Tata Motors Ltd was the top loser on the Nifty 50 index falling 4 per cent, according to the news agency Reuters.

Investors will closely watch the corporate earnings in the next few weeks, with IT service provider Tata Consultancy Services on Monday kicking off the earnings season with the quarterly results announcement later in the day.

The rupee depreciated further by 13 paise to hit a new lifetime closing low of 82.30 against the US dollar on Friday as a firm American currency and risk-averse sentiment among investors weighed on the local unit.

Meanwhile, stocks declined in Asia on Monday as geopolitical tensions weighed on the markets as investors track how the Kremlin will respond to the blast that hit Russia’s only bridge to Crimea.

Holidays in Japan and South Korea led to thin trading in Asia, while the Treasury market is also shut on Monday.

MSCI’s broadest index of Asia-Pacific shares outside Japan lost 1.4 per cent.

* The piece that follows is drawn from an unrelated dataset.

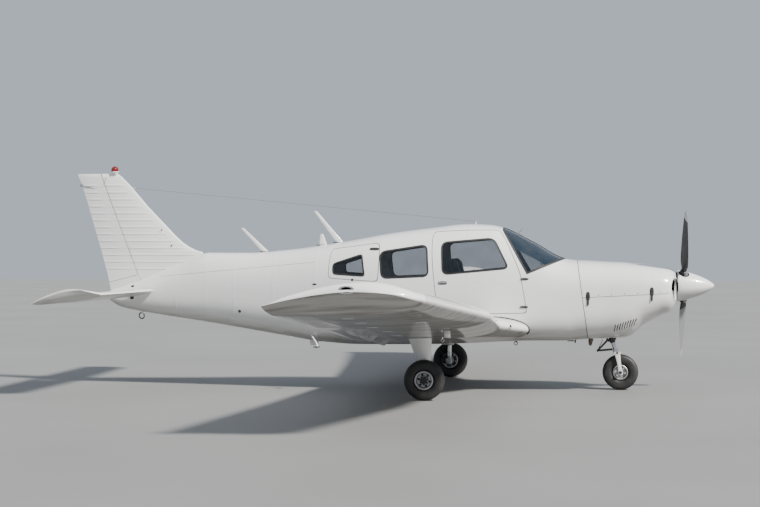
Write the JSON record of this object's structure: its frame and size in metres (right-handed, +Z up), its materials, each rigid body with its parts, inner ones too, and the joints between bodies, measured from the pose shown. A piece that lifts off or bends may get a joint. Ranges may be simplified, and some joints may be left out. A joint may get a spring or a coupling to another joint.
{
  "type": "light aircraft, four seats, one engine, low wing, fixed tricycle gear",
  "caption": "White four-seat low-wing light aircraft with one propeller, an all-moving tailplane, fixed tricycle gear and a cabin door over the right wing.",
  "frame": {"origin": "on the ground, midway between the spinner's tip and the rudder's trailing edge, in the plane of symmetry", "axes": "+X forward to the spinner, +Y to the left wing tip, +Z up"},
  "size_m": [7.25, 10.67, 2.522],
  "materials": {
    "white_paint": "gloss white enamel on aluminium sheet",
    "window_tint": "polished grey-tinted acrylic",
    "tyre_rubber": "worn black tyre rubber",
    "wheel_alloy": "cast alloy, dusty",
    "dark_steel": "black painted steel, oily",
    "bare_steel": "polished oleo tube",
    "seat_cloth": "dark blue woven cloth",
    "cabin_trim": "grained moulded plastic",
    "red_lens": "clear red plastic",
    "blade_paint": "matt black on the rear, grey on the front"
  },
  "bodies": {
    "airframe": {"cabin_floor": "white_paint", "cabin_side_right": "white_paint", "cabin_side_left": "white_paint", "cabin_roof": "white_paint", "window_rear_right": "window_tint", "window_rear_left": "window_tint", "window_front_left": "window_tint", "window_baggage_left": "window_tint", "windshield_right": "window_tint", "windshield_left": "window_tint", "tail_cone": "white_paint", "cowl_upper": "white_paint", "cowl_lower": "white_paint", "engine_block": "dark_steel", "wing_right": "white_paint", "wing_left": "white_paint", "fin": "white_paint", "beacon": "red_lens", "main_leg_right": "white_paint", "main_axle_right": "bare_steel", "main_leg_left": "white_paint", "main_axle_left": "bare_steel", "nose_gear_mount": "dark_steel", "seat_frame_front_right": "cabin_trim", "seat_cushion_front_right": "seat_cloth", "seat_back_front_right": "seat_cloth", "seat_frame_front_left": "cabin_trim", "seat_cushion_front_left": "seat_cloth", "seat_back_front_left": "seat_cloth", "seat_frame_rear": "cabin_trim", "seat_cushion_rear": "seat_cloth", "seat_back_rear": "seat_cloth", "instrument_panel": "cabin_trim", "control_wheel_right": "cabin_trim", "control_wheel_left": "cabin_trim", "aerial_front": "white_paint", "aerial_rear": "white_paint", "aerial_blade": "white_paint", "exhaust_pipe": "dark_steel"},
    "prop": {"propeller": "blade_paint", "spinner": "white_paint"},
    "nose_leg": {"nose_strut": "dark_steel", "nose_fork": "white_paint"},
    "nose_roller": {"nose_wheel": "wheel_alloy", "nose_tyre": "tyre_rubber"},
    "main_roller_right": {"main_wheel_right": "wheel_alloy", "main_tyre_right": "tyre_rubber"},
    "main_roller_left": {"main_wheel_left": "wheel_alloy", "main_tyre_left": "tyre_rubber"},
    "rudder_body": {"rudder": "white_paint"},
    "stabilator_body": {"stabilator": "white_paint"},
    "tab_body": {"anti_servo_tab": "white_paint"},
    "aileron_right_body": {"aileron_right": "white_paint"},
    "aileron_left_body": {"aileron_left": "white_paint"},
    "flap_right_body": {"flap_right": "white_paint"},
    "flap_left_body": {"flap_left": "white_paint"},
    "cabin_door_body": {"cabin_door": "white_paint", "window_front_right": "window_tint"},
    "baggage_door_body": {"baggage_door": "white_paint", "window_baggage_right": "window_tint"}
  },
  "joints": [
    {"name": "prop_spin", "type": "hinge", "parent": "airframe", "child": "prop", "pos_m": [3.292, 0, 1.157], "axis": [1, 0, 0], "continuous": true},
    {"name": "nose_steer", "type": "hinge", "parent": "airframe", "child": "nose_leg", "pos_m": [2.555, 0, 0.42], "axis": [-0.309, 0, 0.9511], "range_deg": [-30, 30]},
    {"name": "nose_wheel_spin", "type": "hinge", "parent": "nose_leg", "child": "nose_roller", "pos_m": [2.602, 0, 0.197], "axis": [0, 1, 0], "continuous": true},
    {"name": "main_wheel_right_spin", "type": "hinge", "parent": "airframe", "child": "main_roller_right", "pos_m": [0.576, -1.525, 0.21], "axis": [0, 1, 0], "continuous": true},
    {"name": "main_wheel_left_spin", "type": "hinge", "parent": "airframe", "child": "main_roller_left", "pos_m": [0.576, 1.525, 0.21], "axis": [0, 1, 0], "continuous": true},
    {"name": "rudder_swing", "type": "hinge", "parent": "airframe", "child": "rudder_body", "pos_m": [-2.923, 0, 1.205], "axis": [-0.3617, 0, 0.9323], "range_deg": [-27, 27]},
    {"name": "stabilator_pitch", "type": "hinge", "parent": "airframe", "child": "stabilator_body", "pos_m": [-2.9, 0, 1.062], "axis": [0, 1, 0], "range_deg": [0, 16]},
    {"name": "tab_pitch", "type": "hinge", "parent": "stabilator_body", "child": "tab_body", "pos_m": [-3.3, 0, 0.995], "axis": [0, 1, 0], "range_deg": [0, 12]},
    {"name": "aileron_right_swing", "type": "hinge", "parent": "airframe", "child": "aileron_right_body", "pos_m": [0.075, -3.27, 0.883], "axis": [0.0639, 0.9928, -0.101], "range_deg": [-15, 30]},
    {"name": "aileron_left_swing", "type": "hinge", "parent": "airframe", "child": "aileron_left_body", "pos_m": [0.075, 3.27, 0.883], "axis": [-0.0639, 0.9928, 0.101], "range_deg": [-15, 30]},
    {"name": "flap_left_swing", "type": "hinge", "parent": "airframe", "child": "flap_left_body", "pos_m": [0.08, 0.64, 0.505], "axis": [0, -0.9945, -0.1046], "range_deg": [0, 40]},
    {"name": "flap_right_swing", "type": "hinge", "parent": "airframe", "child": "flap_right_body", "pos_m": [0.08, -0.64, 0.505], "axis": [0, -0.9945, 0.1046], "range_deg": [0, 40]},
    {"name": "cabin_door_swing", "type": "hinge", "parent": "airframe", "child": "cabin_door_body", "pos_m": [1.588, -0.562, 1.05], "axis": [0, 0.0854, 0.9963], "range_deg": [0, 80]},
    {"name": "baggage_door_swing", "type": "hinge", "parent": "airframe", "child": "baggage_door_body", "pos_m": [-0.588, -0.306, 1.57], "axis": [-0.9823, 0.1411, -0.123], "range_deg": [0, 75]}
  ],
  "couplings": [
    {"joint": "rudder_swing", "follows": "nose_steer", "ratio": -0.9},
    {"joint": "tab_pitch", "follows": "stabilator_pitch", "ratio": 0.75},
    {"joint": "flap_right_swing", "follows": "flap_left_swing", "ratio": 1}
  ]
}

Nikkei futures traded at 26,575 compared to Friday’s cash close of 27,116. Oil prices soared about 4 per cent to a five-week high on Friday, lifted again by an OPEC+ decision this week to make its largest supply cut since 2020 despite concern about a possible recession and rising interest rates.

US Federal Reserve officials do not seem to be withdrawing the most aggressive rate hike campaign in decades stressing that the inflation fight continues to persist.